History of the Smith & Wesson Model No. 3

The Smith & Wesson Model 3 was a single-action, cartridge-firing, top-break revolver produced by Smith & Wesson from circa 1870 to 1915.

It was produced in several variations and sub-variations, including both the "Russian Model", so named because it was supplied to the military of the Russian Empire (41,000 No. 3's were ordered in .44 caliber by the Imperial Russian Army in 1871), and the "Schofield" model, named after Major George W. Schofield, who made his own modifications to the Model 3 to meet his perceptions of the Cavalry's needs. Smith & Wesson incorporated these modifications into an 1875 design they named after the Major, planning to obtain significant military contracts for the new revolver.

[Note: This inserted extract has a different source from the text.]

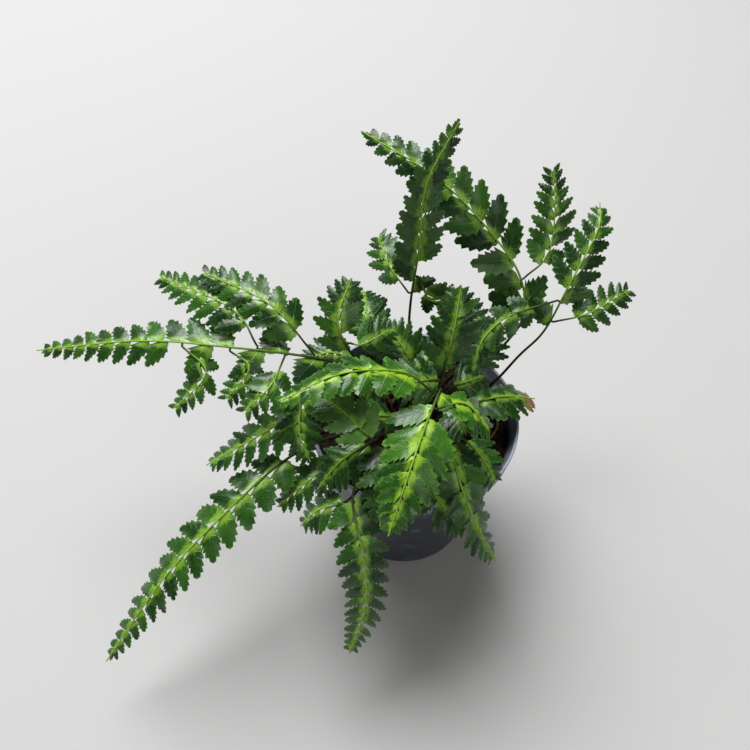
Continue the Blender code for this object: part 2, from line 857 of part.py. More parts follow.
def make_dead_stem(collection):
    """A dried stem from an old frond, lying across the compost on the right."""
    line = bpy.data.curves.new("dead_stem", "CURVE")
    line.dimensions = "3D"
    line.bevel_depth = DEAD_STEM_DIAMETER / 2
    line.bevel_resolution = 1
    line.use_fill_caps = True
    spline = line.splines.new("POLY")
    ends = [Vector(point) * MM for point in DEAD_STEM_ROUTE]
    points = along(smooth_path(ends), [k / DEAD_STEM_STEPS for k in range(DEAD_STEM_STEPS + 1)])
    spline.points.add(len(points) - 1)
    for slot, point in zip(spline.points, points):
        ground = compost_height(point.x, point.y) + DEAD_STEM_DIAMETER / 2 + 2 * GAP
        slot.co = (point.x, point.y, ground + point.z, 1.0)
    stem = bpy.data.objects.new("dead_stem", line)
    collection.objects.link(stem)
    line.materials.append(material("dead_stem", (0.16, 0.09, 0.05), 0.8))
    return stem


def main():
    clear_scene()
    parts = new_collection("potted_holly_fern")
    cutters = new_collection("cutters")
    solids = [make_pot(parts, cutters), make_compost(parts), make_crown(parts), make_dead_stem(parts)]
    bpy.context.view_layer.update()
    make_fronds(parts, solids)


main()
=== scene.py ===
"""A variegated holly fern in a 9 cm nursery pot, finished around its solid model."""

import json
import math

import bmesh
import bpy
import numpy as np
from mathutils import Matrix, Vector

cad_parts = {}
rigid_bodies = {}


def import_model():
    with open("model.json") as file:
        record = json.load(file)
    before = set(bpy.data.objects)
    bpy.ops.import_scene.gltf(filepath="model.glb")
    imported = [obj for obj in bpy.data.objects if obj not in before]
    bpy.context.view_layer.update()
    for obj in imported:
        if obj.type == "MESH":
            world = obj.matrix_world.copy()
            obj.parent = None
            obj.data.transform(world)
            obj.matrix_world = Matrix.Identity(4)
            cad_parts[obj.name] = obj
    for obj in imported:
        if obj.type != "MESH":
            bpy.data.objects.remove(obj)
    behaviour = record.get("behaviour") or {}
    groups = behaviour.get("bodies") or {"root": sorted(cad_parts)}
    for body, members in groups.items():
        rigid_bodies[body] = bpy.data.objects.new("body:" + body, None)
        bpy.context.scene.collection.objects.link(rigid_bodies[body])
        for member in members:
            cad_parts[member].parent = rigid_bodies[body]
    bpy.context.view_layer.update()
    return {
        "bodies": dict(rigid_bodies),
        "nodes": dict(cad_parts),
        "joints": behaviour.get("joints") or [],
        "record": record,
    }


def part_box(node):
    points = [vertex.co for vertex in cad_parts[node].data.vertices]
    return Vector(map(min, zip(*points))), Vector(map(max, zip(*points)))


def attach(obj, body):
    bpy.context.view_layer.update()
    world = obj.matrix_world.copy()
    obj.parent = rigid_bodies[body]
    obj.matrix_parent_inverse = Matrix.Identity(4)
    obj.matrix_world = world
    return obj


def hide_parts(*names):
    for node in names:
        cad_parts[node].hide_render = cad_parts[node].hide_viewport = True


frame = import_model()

MM = 0.001


# ---- Pot ---------------------------------------------------------------------------------
# A thin round nursery pot, moulded in dusty blue-grey polypropylene: a tapered wall, a deep
# turned-down lip and a flat floor with a ring of drainage holes. It stands free on its floor.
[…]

The S&W Model 3 was originally chambered for the .44 S&W American and .44 Russian cartridges, and typically did not have the cartridge information stamped on the gun (as is standard practice for most commercial firearms). Model 3 revolvers were later produced in an assortment of calibers, including .44 Henry Rimfire, .44-40, .32-44, .38-44, and .45 Schofield. The design would influence the smaller S&W .38 Single Action that is retroactively referred to as the Model 2.

In 1877, S&W discontinued production of its other Model 3s such as the American, Russian, and Schofield—in favor a new improved design called the New Model Number Three. This new model has a longer cylinder allowing it to fire longer cartridges. Standard chambering was .44 Russian, although other calibers were offered on special order or in related models such as the .44-40 Frontier Model, the .32-44 & .38-44 Target Models, and the very rare .38-40 Winchester Model.